As tensões dentro e fora da FA levam a diferentes setores começarem a questionar sua linha de conciliação de classes. No sindicalismo, a contradição entre a política de Tabaré Vázquez , leva a um descolamento das direções, causando crise entre a base frenteamplista no meio sindical. A oposição de esquerda, com apenas um deputado, Eduardo Rubio, da Unidade Popular (UP) consegue pautar pelo viés dos interesses de classe, vários projetos de âmbito nacional. No calor das greves, os setores combativos se colocam a necessidade de levantar uma bandeira de independência política e democrática para apontar uma mudança estrutural no país e preparar o novo ciclo que está por vir. Por isso, também é necessário dar o combate no Brasil contra os setores petistas que buscam forjar um modelo “a la Frente Ampla”, como resolução da crise do projeto lulista.

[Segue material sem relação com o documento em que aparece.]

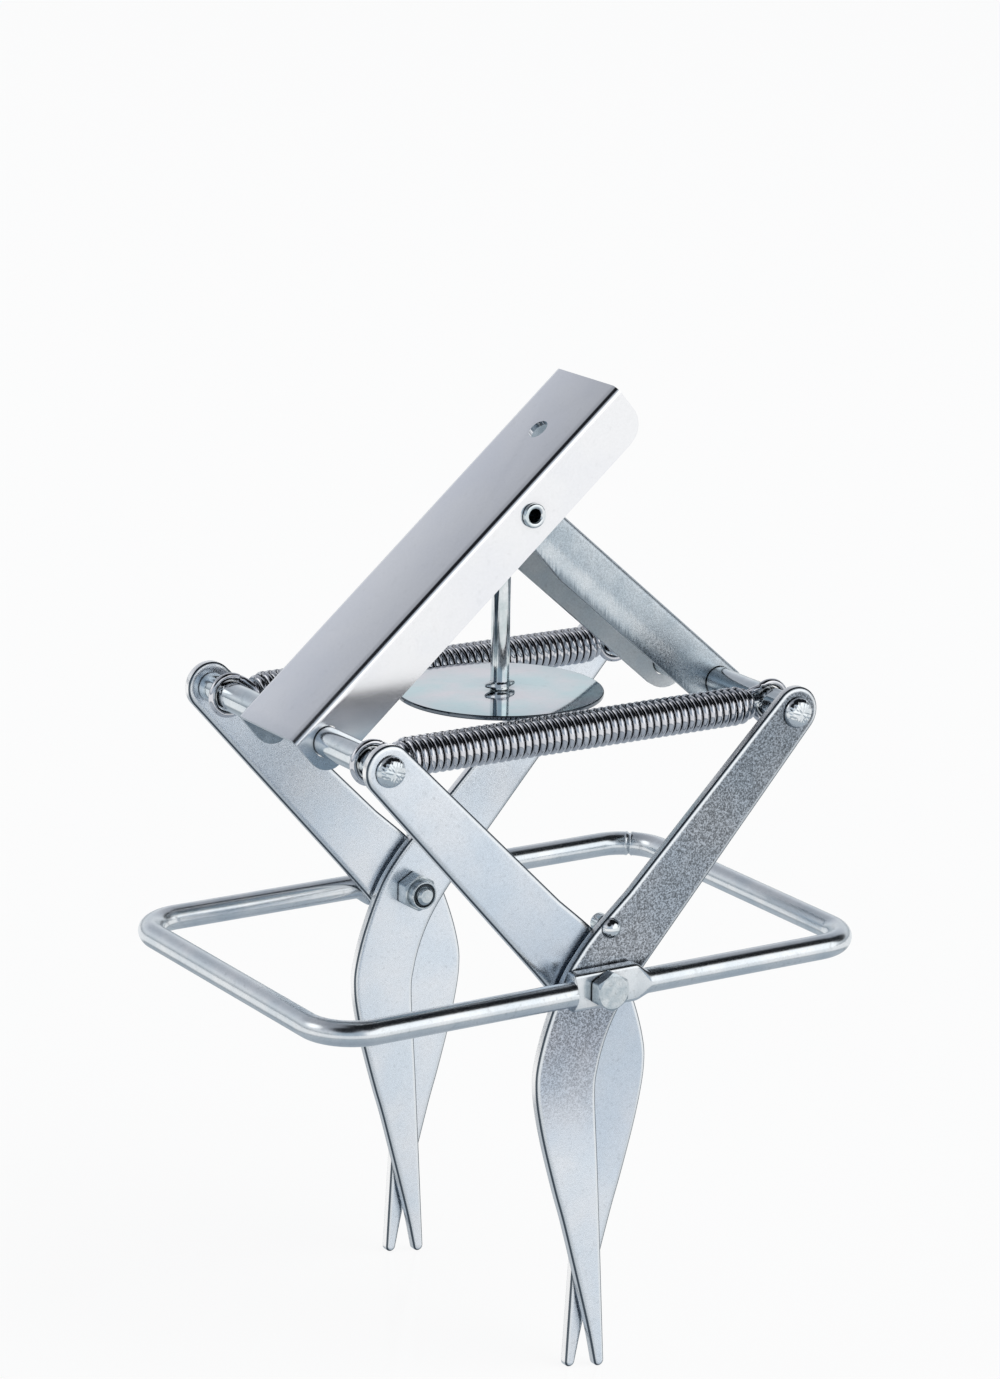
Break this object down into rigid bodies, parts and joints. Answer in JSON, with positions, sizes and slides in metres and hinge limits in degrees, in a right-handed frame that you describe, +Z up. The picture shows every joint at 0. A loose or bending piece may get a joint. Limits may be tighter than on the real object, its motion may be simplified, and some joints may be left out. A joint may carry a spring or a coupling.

Fundamental é a troca entre a esquerda socialista brasileira e a uruguaia para construírem laços para forjar uma nova estratégia de enfrentamento, a quente, dos capitalistas e seus agentes; para levar adiante a experiência que foi feita com governos de caráter social-liberal; e sobretudo, para aproveitar o melhor da vanguarda militante que está combatendo por seus direitos, com os métodos históricos da classe, sob a perspectiva do internacionalismo, para construir uma nova hegemonia no movimento de massas do Cone-Sul.